Estimation of Fault Parameters in Southwest of the Thrace Basin from Gravity Gradient Data

Abstract

Characterization of fault zones plays an important role for earthquake studies, geothermal and mineral resource exploration. This problem can be achieved by optimizing parameters of a defined synthetic model iteratively using gravity, gravity gradients or magnetic data. Curvature gradients indicate deviations of an equipotential surface from a spherical surface, therefore, reflecting deviations of mass distributions from a source point. In this study, differential curvature gradient is used as it identifies linear structures such as dip-slip faults and geological contacts. Curvature gradients are computed from gravity gradient observations which are derived from the high-resolution Earth Gravitational Model 2008. Estimating the fault parameters from gravity gradients is a complex nonlinear geophysical inverse problem that requires finding the minimum of a multi-variable cost function.
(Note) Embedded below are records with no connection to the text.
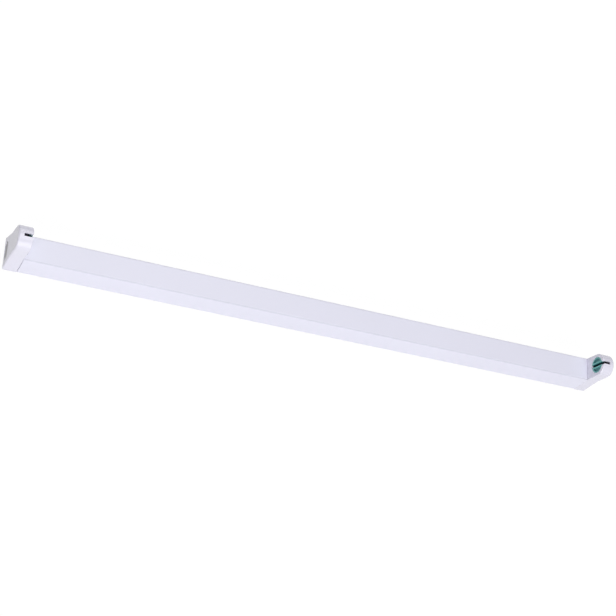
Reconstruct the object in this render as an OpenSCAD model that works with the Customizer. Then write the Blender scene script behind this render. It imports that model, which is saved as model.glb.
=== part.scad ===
// Batten for one 600 mm T8 tube, shown empty and lying on its back.
// X runs along the tube, +Y is the far side, +Z is the tube's side.
// The origin is the centre of the mounting face.

/* [Body] */
// Distance between the facing faces of the two lamp holders
lamp_gap = 591; // [420:1:1500]
// Width of the channel's flat front, and of the lamp holders on it
front_w = 23; // [22.5:0.5:27]
// Width of the channel at the mounting face
base_w = 30; // [29.5:0.5:38]
// Height of the channel's front above the mounting face
channel_h = 24; // [20:0.5:30]
// Thickness of the channel's steel sheet
sheet_t = 0.6; // [0.4:0.1:0.8]
// Outside radius of the folds along the channel's front
fold_r = 1.6; // [0.9:0.1:2]
// Outside radius of the folds along its lips
lip_fold_r = 0.9; // [0.8:0.1:1.6]
// Width of the channel's inturned lips
lip_w = 2.4; // [2.2:0.1:3]

/* [Back plate] */
// Thickness of the back plate
plate_t = 0.8; // [0.6:0.1:1]
// Height of the back plate's upturned edges above the mounting face
edge_h = 6; // [4.5:0.5:6]
// Height by which the pads under the screws are pressed up
pad_rise = 2; // [1.6:0.1:2.4]
// Distance between the centres of the two fixing slots
fixing_span = 400; // [200:1:500]
// Width of a fixing slot
slot_d = 5; // [4:0.1:6]
// Length of a fixing slot, end to end
slot_l = 9; // [7:0.5:14]
// Place of the cable entry along the plate
entry_x = 60; // [55:1:120]
// Bore of the cable entry's grommet
entry_d = 8; // [5:0.5:9]

/* [Lamp holders] */
// Height of the tube's axis above the channel's front
axis_h = 16; // [15:0.5:24]
// Thickness of each lamp holder along the tube
holder_t = 13; // [12.5:0.5:16]
// Wall of the end caps
cap_wall = 1.4; // [1:0.1:1.5]
// Thickness of the wall round the rotor
face_wall = 2; // [1.6:0.1:2.4]
// Thickness of the plate that closes each end
end_plate_t = 1.6; // [1.2:0.1:2]
// Radius of the caps' rounded edges
edge_r = 0.8; // [0.4:0.1:0.9]
// Length of the part of a cap that goes inside the channel
spigot_l = 8; // [5:0.5:10]
// Length of the foot by which a cap is screwed down
foot_l = 20; // [19:0.5:28]
// Width of that foot
foot_w = 14; // [9:0.5:14]
// Thickness of that foot
foot_t = 2.2; // [1.6:0.1:3]
// Width of the cable entry in each end plate
seal_w = 17; // [12:0.5:20]
// Height of that entry
seal_h = 9; // [6:0.5:10]
// Height of its middle above the mounting face
seal_z = 8; // [7.5:0.5:12]

/* [Rotors] */
// Diameter of a rotor's face
rotor_d = 16.4; // [15.6:0.1:18.6]
// Width of the slot that takes the tube's pins
pin_slot = 2.8; // [2.7:0.1:3.4]
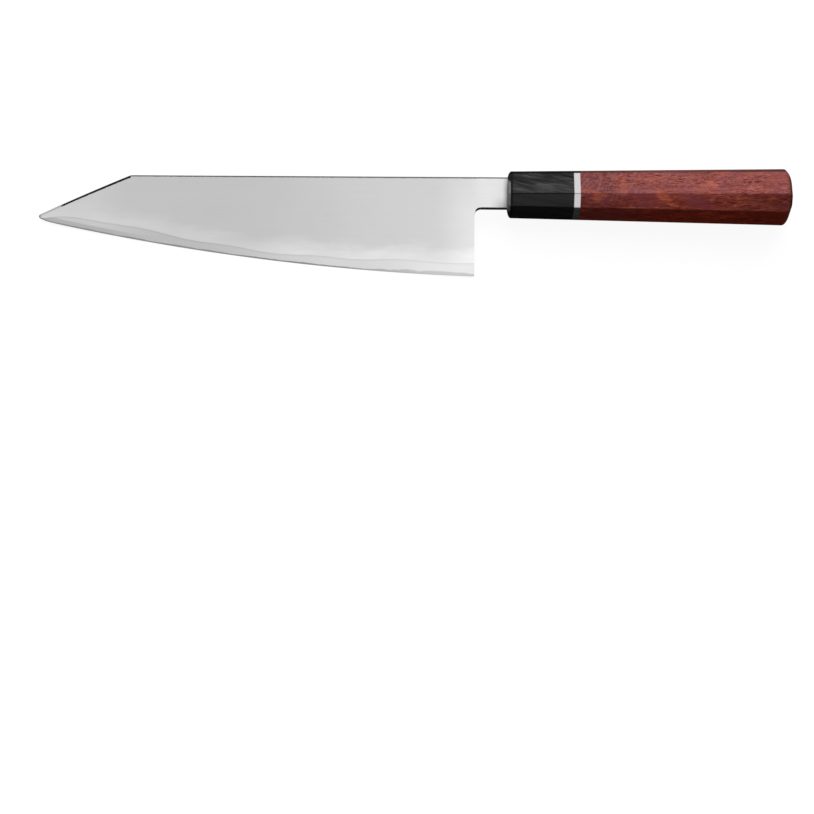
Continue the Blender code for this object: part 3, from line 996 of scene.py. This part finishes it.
BAR_INPUTS = {
    "Start": 0.0,
    "End": 100.0,
    "Taper Start": FERRULE_X,
    "Taper End": BUTT_X,
    "Front Width": 19.7,
    "Front Height": 22.2,
    "Front Leg": 8.0,  # what a cut corner takes off each side
    "Butt Width": 23.0,
    "Butt Height": 26.7,
    "Butt Leg": 8.9,
    "Ridge Radius": 1.0,
    "Front Round": 0.0,
    "Front Flat": 0.54,  # the share of the section that the front's rounding starts from
    "Dome": 0.0,
    "Dome End": 0.12,  # the share that the dome ends on
    "Centre Y": 0.0,
    "Ridge Steps": 5,
    "Front Rings": 8,
    "Dome Rings": 24,
    "Finish": None,
}


# %% A section with eased corners
def eased_octagon(width, height, leg, radius, count):
    """A rectangle whose corners are cut off by leg, with each new corner rounded."""
    tree = width.tree
    quad = {"Width": width, "Height": height}
    cut = {"Curve": add(tree, "GeometryNodeCurvePrimitiveQuadrilateral", quad)}
    cut |= {"Radius": leg, "Count": 1}
    ease = {"Curve": add(tree, "GeometryNodeFilletCurve", cut, mode="POLY")}
    ease |= {"Radius": radius, "Count": count}
    return add(tree, "GeometryNodeFilletCurve", ease, mode="POLY")


def point_of(curve, index):
    """The position of one of a curve's points."""
    position = add(curve.tree, "GeometryNodeInputPosition")
    inputs = {"Geometry": curve, "Value": position, "Index": index}
    return add(curve.tree, "GeometryNodeSampleIndex", inputs, data_type="FLOAT_VECTOR")


# %% Rings of the bar
def held(value):
    """value, held between 0 and 1."""
    return maths("MINIMUM", larger(value, 0), 1)


def choose(condition, if_false, if_true):
    inputs = {"Switch": condition, "False": if_false, "True": if_true}
    return add(condition.tree, "GeometryNodeSwitch", inputs, input_type="FLOAT")


def ring_shape(given, ring):
    """x and the share of the full section for a ring, counted from the front's middle."""
    front, dome = given["Front Rings"], given["Dome Rings"]
    rise = held((ring - 1) / front) * (math.pi / 2)
    fall = held((ring - 2 - front) / dome) * maths("ARCCOSINE", given["Dome End"])
    front_x = given["Front Round"] * (1 - maths("COSINE", rise)) + given["Start"]
    dome_x = given["End"] - given["Dome"] * (1 - maths("SINE", fall))
    in_dome = ring > front + 1.5
    front_share = between(given["Front Flat"], 1, maths("SINE", rise))
    share = choose(in_dome, front_share, maths("COSINE", fall))
    share = share * (ring > 0.5) * (ring < front + dome + 2.5)
    return choose(in_dome, front_x, dome_x), share


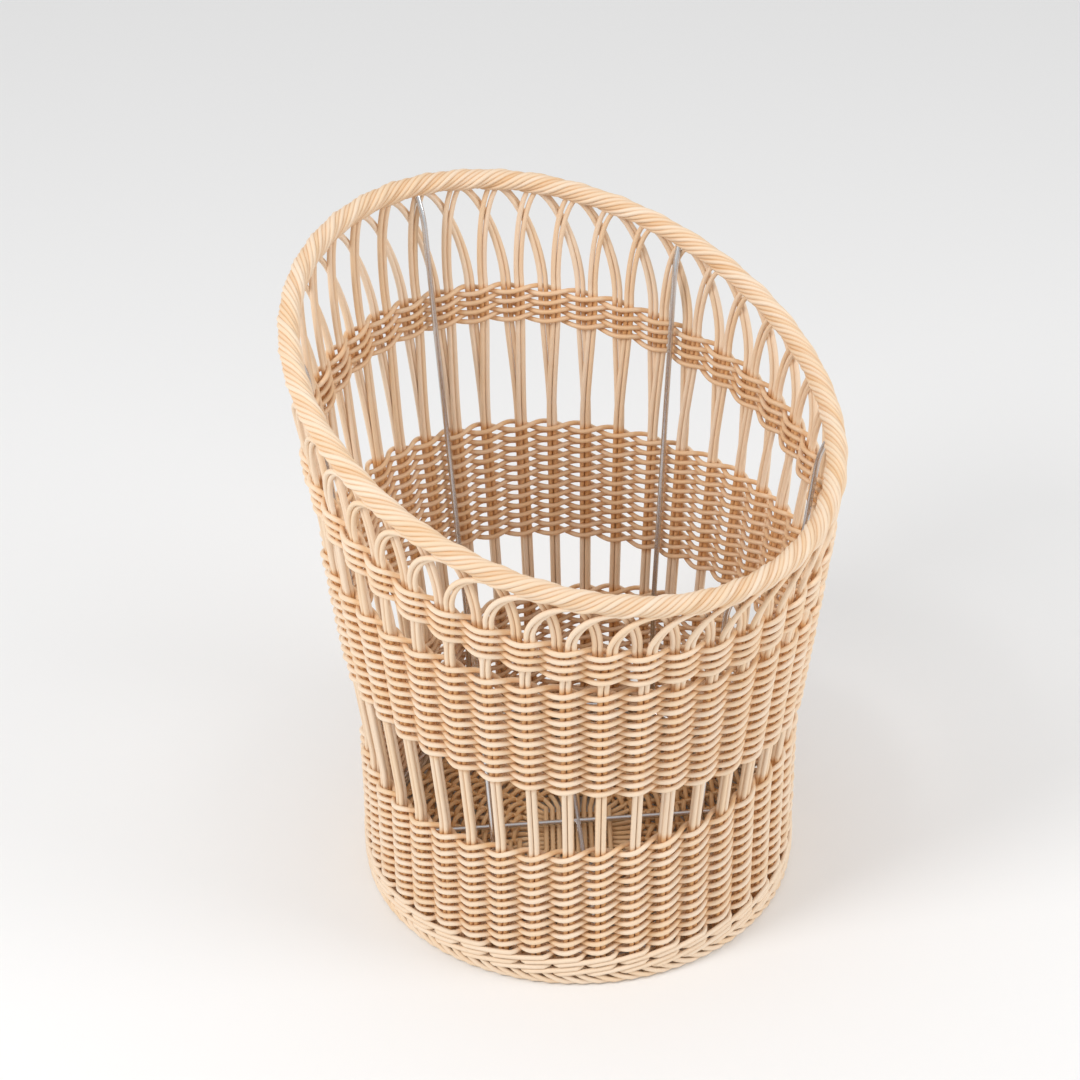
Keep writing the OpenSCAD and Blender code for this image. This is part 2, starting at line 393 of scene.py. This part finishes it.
def twined_row(height_at):
    """The two strands of one row. height_at gives the row's height at a stake."""
    rise = wobble(0.3 * mm)
    swell = wobble(0.25 * mm)
    strands = []
    for side in (1, -1):
        points = []
        shades = []
        for k in range(STAKES * STEPS):
            stake = k / STEPS
            wave = side * math.cos(math.pi * stake)
            cross = side * math.sin(math.pi * stake)
            near = round(stake) % STAKES
            z = height_at(stake) + cross * CROSS + rise[near] * (1 - abs(cross))
            points.append(on_wall(stake, wave * (OVER + swell[near]), z))
            shades.append(HIDDEN_SHADE * max(0.0, -wave) ** 0.7)
        strands.append(Strand(points, shades, closed=True))
    return strands


def twined_band(rows, bottom, top):
    """Rows evenly spaced between two edges."""
    strands = []
    for row in range(rows):
        part = (row + 0.5) / rows
        strands += twined_row(lambda s, p=part: bottom(s) + p * (top(s) - bottom(s)))
    return strands


def lower_edge(stake):
    return level(LOWER_EDGE, stake)


def middle_bottom(stake):
    return level(MIDDLE_EDGE, stake)


def middle_top(stake):
    return level(MIDDLE_EDGE, stake, MIDDLE_H)


def collar_bottom(stake):
    return level(COLLAR_EDGE, stake)


def collar_top(stake):
    return level(COLLAR_EDGE, stake, COLLAR_H)


def shade_wall(piece):
    """Deepen the shade towards the middle of the wall, where little light comes in."""
    for vertex, value in zip(piece.data.vertices, piece.data.attributes["shade"].data):
        x, y, z = vertex.co
        depth = abs(math.hypot(x, y) - wall_r(z) + WALL_T / 2)
        painted_shade = 1.0 - smooth((depth - CORE) / (OPEN - CORE))
        value.value = max(value.value, CORE_SHADE * painted_shade)


lower_rows = tubes("lower_weave_rows", twined_band(ROWS, lambda s: WALE_TOP, lower_edge))
middle_rows = tubes("middle_weave_rows", twined_band(ROWS, middle_bottom, middle_top))
collar_rows = tubes("collar_weave_rows", twined_band(COLLAR_ROWS, collar_bottom, collar_top))
for rows in (lower_rows, middle_rows, collar_rows):
    shade_wall(rows)
    print(rows.name, len(rows.data.vertices), "points")

# %% [markdown]
# ## Wale
# The two rows above the foot are a wale: three strands that each pass in front of two
# stakes and behind the next, rising as they go, which makes the long slanting strokes.

# %% Wale
CLIMB = 3.9 * mm
WALE_ROWS = (14.0 * mm, 22.4 * mm)


def wale_row(z):
    """The three strands of one wale row around height z."""
    strands = []
    for start in range(3):
        points = []
        shades = []
        for k in range(STAKES * STEPS):
            stake = k / STEPS
            phase = (stake - start) % 3 - 1.5
            behind = smooth((abs(phase) - 0.75) / 0.5)
            if phase < -1:
                rise = -3 - 2 * phase
            elif phase > 1:
                rise = 3 - 2 * phase
            else:
                rise = phase
            points.append(on_wall(stake, OVER * (1.1 - 2.1 * behind), z + rise * CLIMB))
            shades.append(HIDDEN_SHADE * behind)
        strands.append(Strand(points, shades, closed=True))
    return strands


wale_rows = tubes("lower_weave_wale", wale_row(WALE_ROWS[0]) + wale_row(WALE_ROWS[1]))
shade_wall(wale_rows)
print(wale_rows.name, len(wale_rows.data.vertices), "points")

# %% [markdown]
# ## Stakes
# At each stake four strands stand in two pairs, one pair behind the other. The outer
# pair arches forwards below the rope, comes up on its outside and winds round it. The
# inner pair bows back behind the arch before it and ends inside the rope. At the foot
# both pairs turn under and are plaited into the border.

# %% Stakes
# The rope makes one turn in ROPE_TURN stake pitches. Its strands' middles lie at
# HELIX_R, and its grooves are shaded from the surface down to GROOVE.
ROPE_TURN = 2.4
GROOVE = 5.6 * mm
HELIX_R = ROPE_R - CANE / 2
ROPE_OUT = WALL_T / 2 - ROPE_INSET

# The pairs stand LAYER outside and inside the middle of the wall, start at STAKE_FOOT
# and fan out sideways by FAN up to SPRING above the collar, where the arches begin.
LAYER = 0.42 * CANE
STAKE_FOOT = 18 * mm
BAND_SHADE = 0.85
FAN = 4.7 * mm
SPRING = 1.5 * mm

# An arch goes ARCH_REACH pitches forwards, and ARCH_POWER makes its shoulders fuller.
ARCH_STEPS = 12
ARCH_REACH = 1.33
ARCH_POWER = 1.18
ARCH_BULGE = 1.6 * mm
WRAP_STEPS = 34
HELIX_STEPS = 28

# On the rope a strand speeds up over EASE pitches, is tucked in by TUCK round TUCK_AT
# and sinks in over its last END_SINK pitches. UNEVEN varies its depth in the rope.
EASE = 0.5
TUCK = 0.13
TUCK_AT = 0.35
TUCK_WIDTH = 0.16
END_SINK = 0.35
UNEVEN = 0.04

# The inner pair ends its bow BACK_REACH pitches away, and the second turn of a strand
# in the rope starts FILL_START pitches on.
BACK_REACH = -0.7
BACK_SHADE = 0.15
LAST_ANGLE = math.radians(68)
FILL_START = 0.7


def rope_z(stake):
    """Height of the middle of the rope at a stake."""
    return level(RIM, stake, 0.0, ROPE_INSET)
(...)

A global optimization technique called simulated annealing (SA) is used to estimate location, dip angle and some depth parameters of the faults located in southwest side of the Thrace basin in Türkiye. In the optimization technique, a straight solution is inevitably applied to calculate the theoretical anomaly to be compared with the observed anomaly in each search step. In this case, the problem requires constructing a mathematical or geophysical interpretation model. Such a model is designed as a dip-slip fault model. The results show that dip angle estimates indicate high-angle faults which are found to be consistent with the seismic studies.